As London house price growth eases – in the luxury market in the West of the capital at least – the prospect of first-time buyers being able to grab onto that first rung of the ladder in the city remains as elusive as ever.

Yes, the latest house prices indexes have noted that the average property price in some regions is some 10% or more lower than it was 12 months ago. However, even in the most affordable areas of Greater London, property values are still way out of reach for those trying to make a purchase with their savings and earnings alone.


“First-time buyers have it tough across the whole of the UK, but for those hoping to buy a home in London, they’ve got a lot of saving and searching to do in order to realise their hopes,” said Hammersmith and Fulham based estate agent, Lawsons and Daughters.

Data from high street mortgage lender Nationwide has shown that affordability as calculated by a house prices to earnings ratio has risen to 10.4 in the second quarter of 2016. That’s the highest level since calculations for this measure began in 1983 and puts the average price for property at more than 10 times average earnings for the region.

Meanwhile, for the UK as a whole, the ratio rose to an almost 10 year-high of 5.3. The lowest ratios are in Scotland and Northern England of between 3.3 to 3.8.

“These figures lay bare just how hard it is for first-timers to get onto the property ladder in London UK in 2016,” said Battersea estate agent, Eden Harper. ”It doesn’t seem to matter that more property is becoming available for sale in some areas, demand is such that first-time buyers who don’t move decisively will miss out on the most ‘affordable’ homes.”
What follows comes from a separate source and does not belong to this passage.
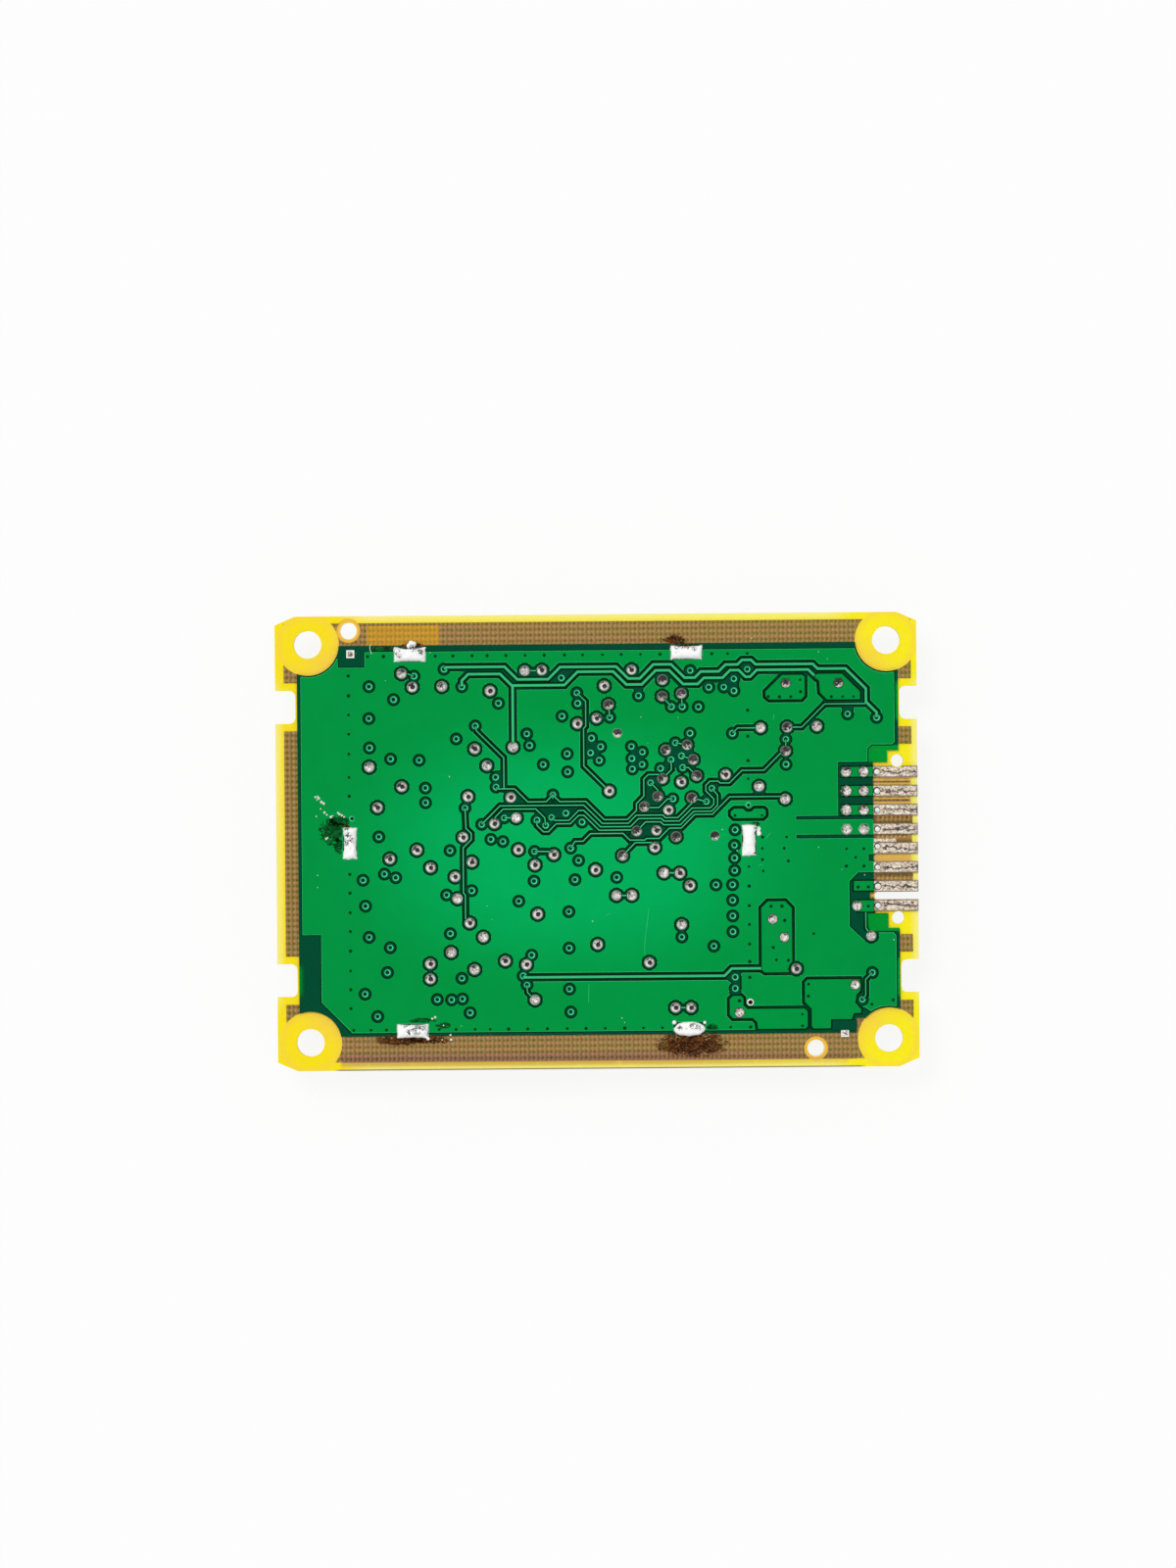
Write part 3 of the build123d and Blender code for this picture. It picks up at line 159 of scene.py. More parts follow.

But that’s not the only problem facing the London property market. House builder Berkeley has warned that unless some significant changes are made, the capital risks missing its 2020 new homes target, by quite a margin. Specifically, the Group said rising costs could weigh on builders’ ability to deliver the much needed homes in the capital.

“What is increasingly clear is that Government policy, which has been helpful outside London, has had a negative effect on the capital,” Berkeley said in a recent trading statement. “Transaction taxes are now too high and this is restricting both mobility in the second hand market and the pace of supply and delivery of new homes in London and the South East.”

The strong statement concluded with the view that “London will fall well short of its targets for new homes. This is not just a problem for business and ordinary people in the capital but for the country as a whole.  London is the engine of our national economy and the principal driver of fiscal revenues.”

Without a properly considered and workable home-building plan for London and the UK as a whole, there is a real danger that home-ownership will become increasingly less attainable for anyone other than the rich or in the form of a legacy passed down through families.

“London is a vibrant city which should be reflected by the people who live there,” said Denhan Guaranteed Rent. “Renting is a popular route into London living, but many Britons still clamour for their own piece of the city. More hard work needs to be done to ensure home-ownership doesn’t become a distant dream for hard-working Londoners.”